#### Short problem
Read the data and repeat it in full, exactly.
◆ ◆ ◆
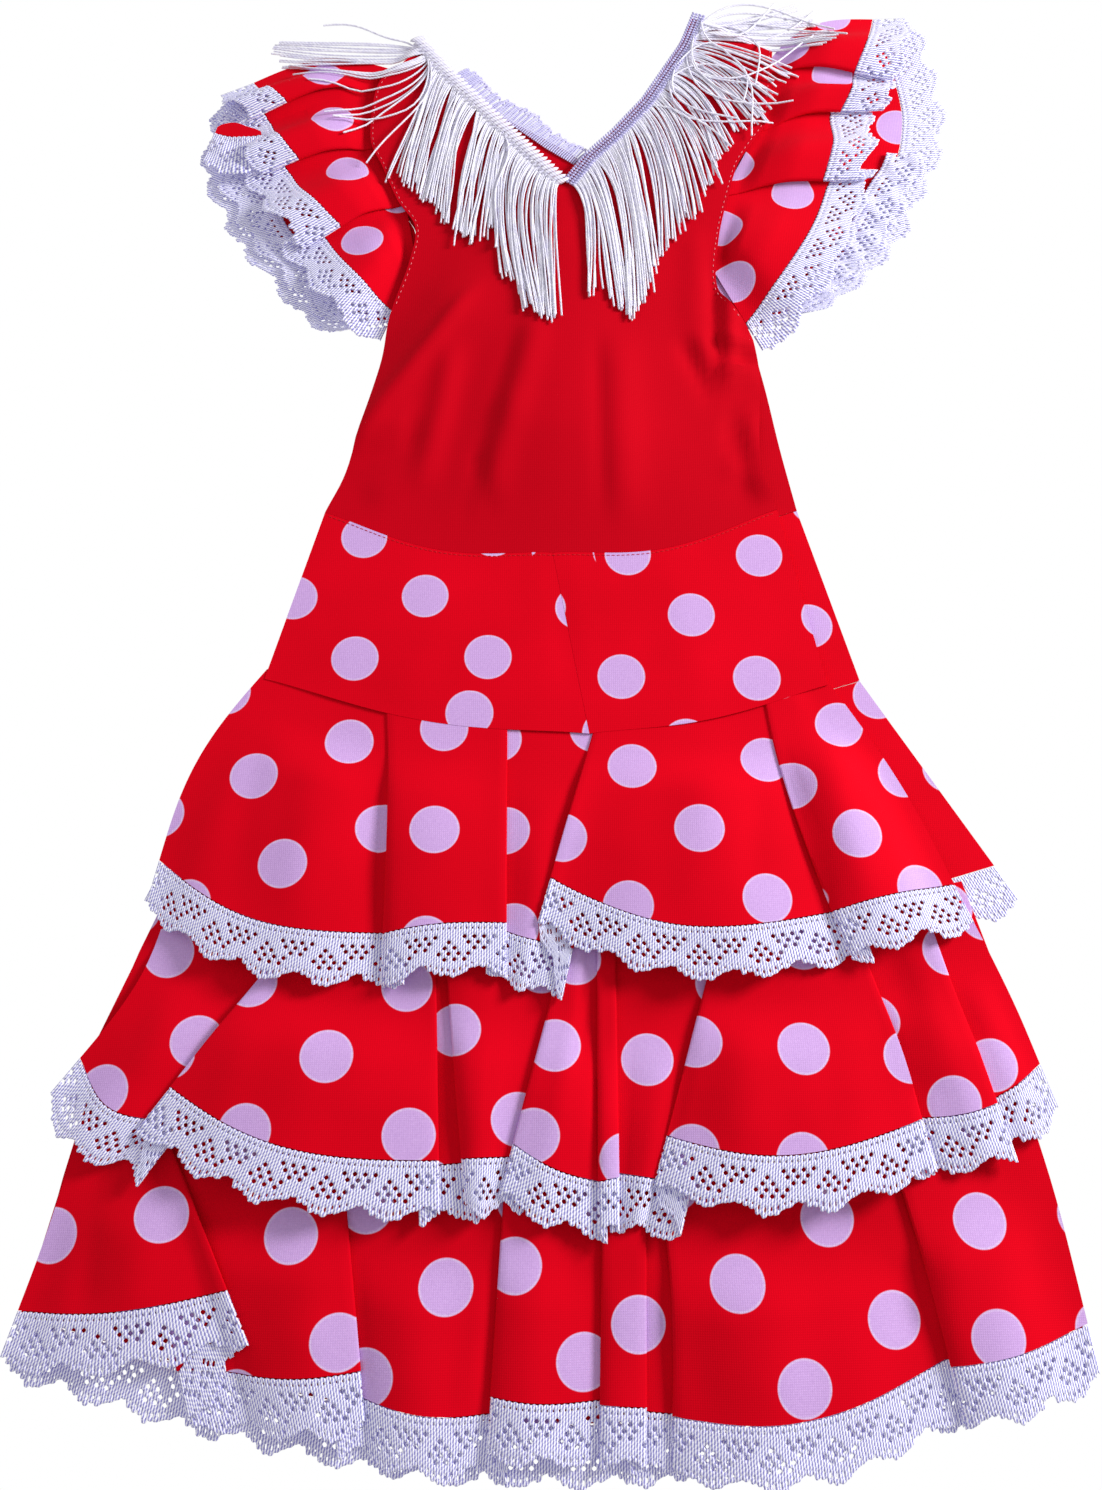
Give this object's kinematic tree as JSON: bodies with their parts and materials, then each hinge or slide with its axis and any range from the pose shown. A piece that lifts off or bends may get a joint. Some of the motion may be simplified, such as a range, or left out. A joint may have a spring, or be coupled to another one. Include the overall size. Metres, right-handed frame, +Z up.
{
  "type": "flamenco dress",
  "caption": "Child's flamenco dress laid flat, red with pale spots, flounced skirt and sleeves edged in crochet lace, fringed V neck.",
  "frame": {"origin": "centre of the bounding box on the floor that the dress lies on", "axes": "+Z up from the floor, +Y to the shoulders, +X to the right as seen from above, which is the wearer's left side"},
  "size_m": [0.5398, 0.8871, 0.0133],
  "materials": {
    "red stretch knit": "matt smooth stretch knit",
    "red spotted cotton": "matt woven cotton with pale lilac spots",
    "lilac white crochet lace": "matt cotton crochet",
    "white floss fringe": "soft sheen floss"
  },
  "bodies": {
    "root": {"bodice_back": "red stretch knit", "bodice_front": "red stretch knit", "flounce_1_back": "red spotted cotton", "flounce_1_front": "red spotted cotton", "flounce_2_back": "red spotted cotton", "flounce_2_front": "red spotted cotton", "flounce_3_back": "red spotted cotton", "flounce_3_front": "red spotted cotton", "fringe_back": "white floss fringe", "fringe_front_left": "white floss fringe", "fringe_front_right": "white floss fringe", "lace_1_back": "lilac white crochet lace", "lace_1_front": "lilac white crochet lace", "lace_2_back": "lilac white crochet lace", "lace_2_front": "lilac white crochet lace", "lace_3_back": "lilac white crochet lace", "lace_3_front": "lilac white crochet lace", "lace_sleeve_left_top": "lilac white crochet lace", "lace_sleeve_left_under": "lilac white crochet lace", "lace_sleeve_right_top": "lilac white crochet lace", "lace_sleeve_right_under": "lilac white crochet lace", "sleeve_left_top": "red spotted cotton", "sleeve_left_under": "red spotted cotton", "sleeve_right_top": "red spotted cotton", "sleeve_right_under": "red spotted cotton", "yoke_back": "red spotted cotton", "yoke_front_left": "red spotted cotton", "yoke_front_right": "red spotted cotton"}
  },
  "joints": []
}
◆ ◆ ◆
#### Right answer
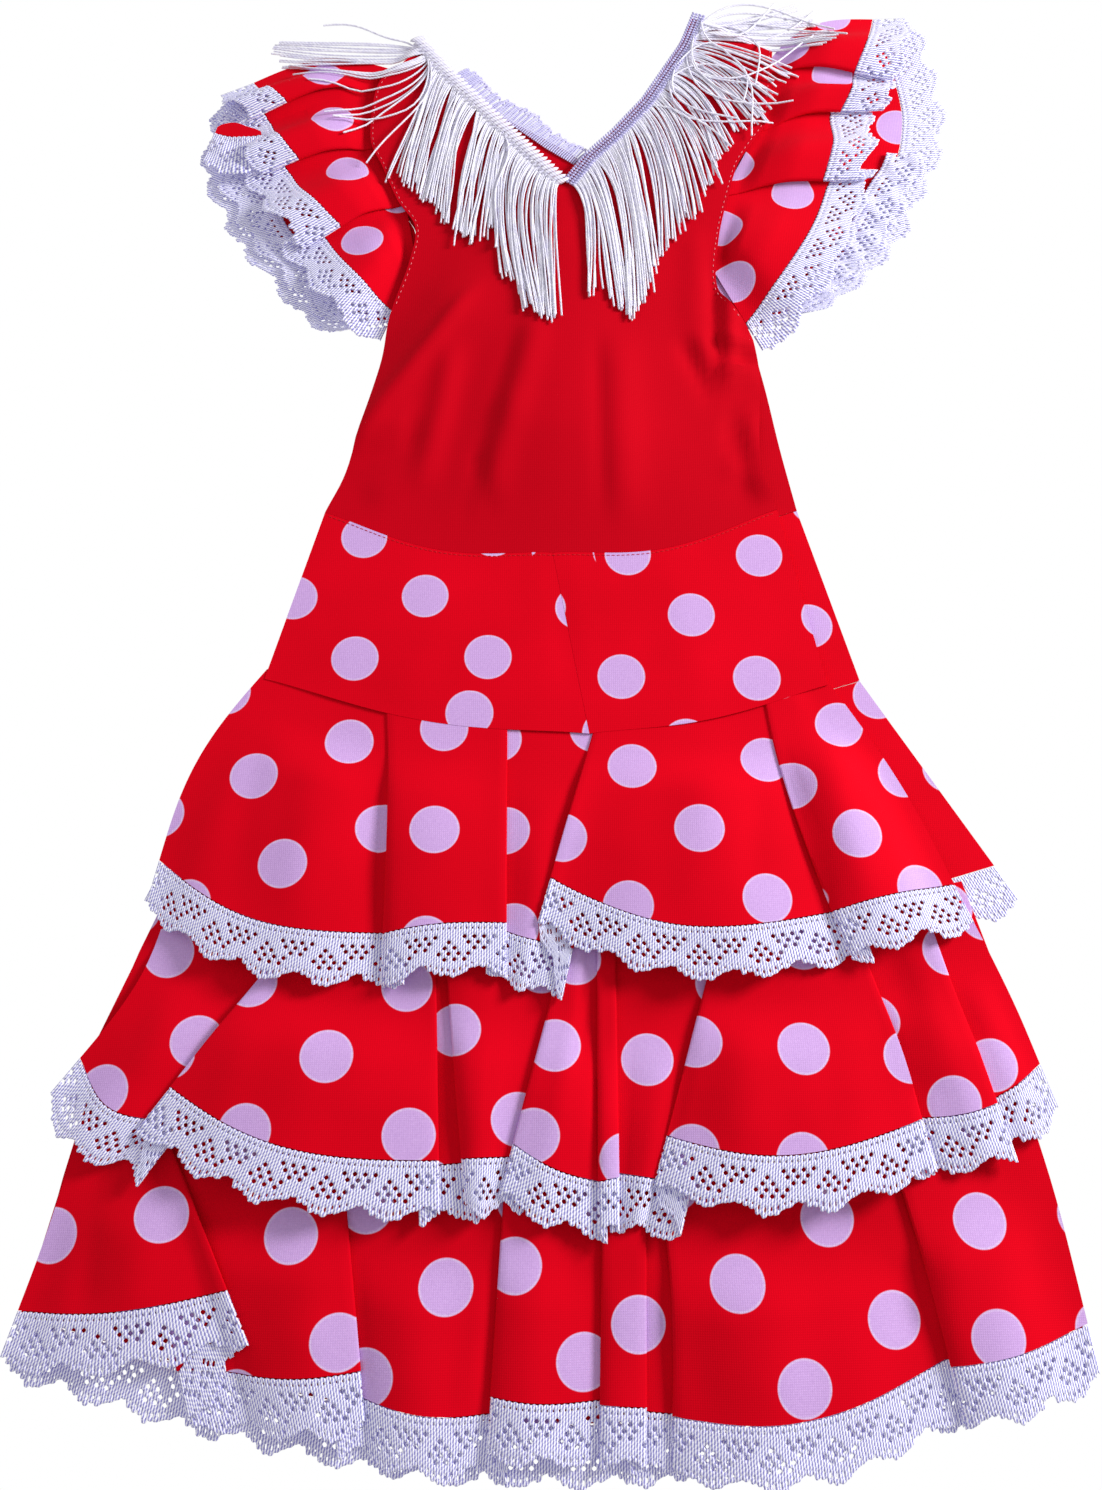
Give this object's kinematic tree as JSON: bodies with their parts and materials, then each hinge or slide with its axis and any range from the pose shown. A piece that lifts off or bends may get a joint. Some of the motion may be simplified, such as a range, or left out. A joint may have a spring, or be coupled to another one. Include the overall size. Metres, right-handed frame, +Z up.
{
  "type": "flamenco dress",
  "caption": "Child's flamenco dress laid flat, red with pale spots, flounced skirt and sleeves edged in crochet lace, fringed V neck.",
  "frame": {"origin": "centre of the bounding box on the floor that the dress lies on", "axes": "+Z up from the floor, +Y to the shoulders, +X to the right as seen from above, which is the wearer's left side"},
  "size_m": [0.5398, 0.8871, 0.0133],
  "materials": {
    "red stretch knit": "matt smooth stretch knit",
    "red spotted cotton": "matt woven cotton with pale lilac spots",
    "lilac white crochet lace": "matt cotton crochet",
    "white floss fringe": "soft sheen floss"
  },
  "bodies": {
    "root": {"bodice_back": "red stretch knit", "bodice_front": "red stretch knit", "flounce_1_back": "red spotted cotton", "flounce_1_front": "red spotted cotton", "flounce_2_back": "red spotted cotton", "flounce_2_front": "red spotted cotton", "flounce_3_back": "red spotted cotton", "flounce_3_front": "red spotted cotton", "fringe_back": "white floss fringe", "fringe_front_left": "white floss fringe", "fringe_front_right": "white floss fringe", "lace_1_back": "lilac white crochet lace", "lace_1_front": "lilac white crochet lace", "lace_2_back": "lilac white crochet lace", "lace_2_front": "lilac white crochet lace", "lace_3_back": "lilac white crochet lace", "lace_3_front": "lilac white crochet lace", "lace_sleeve_left_top": "lilac white crochet lace", "lace_sleeve_left_under": "lilac white crochet lace", "lace_sleeve_right_top": "lilac white crochet lace", "lace_sleeve_right_under": "lilac white crochet lace", "sleeve_left_top": "red spotted cotton", "sleeve_left_under": "red spotted cotton", "sleeve_right_top": "red spotted cotton", "sleeve_right_under": "red spotted cotton", "yoke_back": "red spotted cotton", "yoke_front_left": "red spotted cotton", "yoke_front_right": "red spotted cotton"}
  },
  "joints": []
}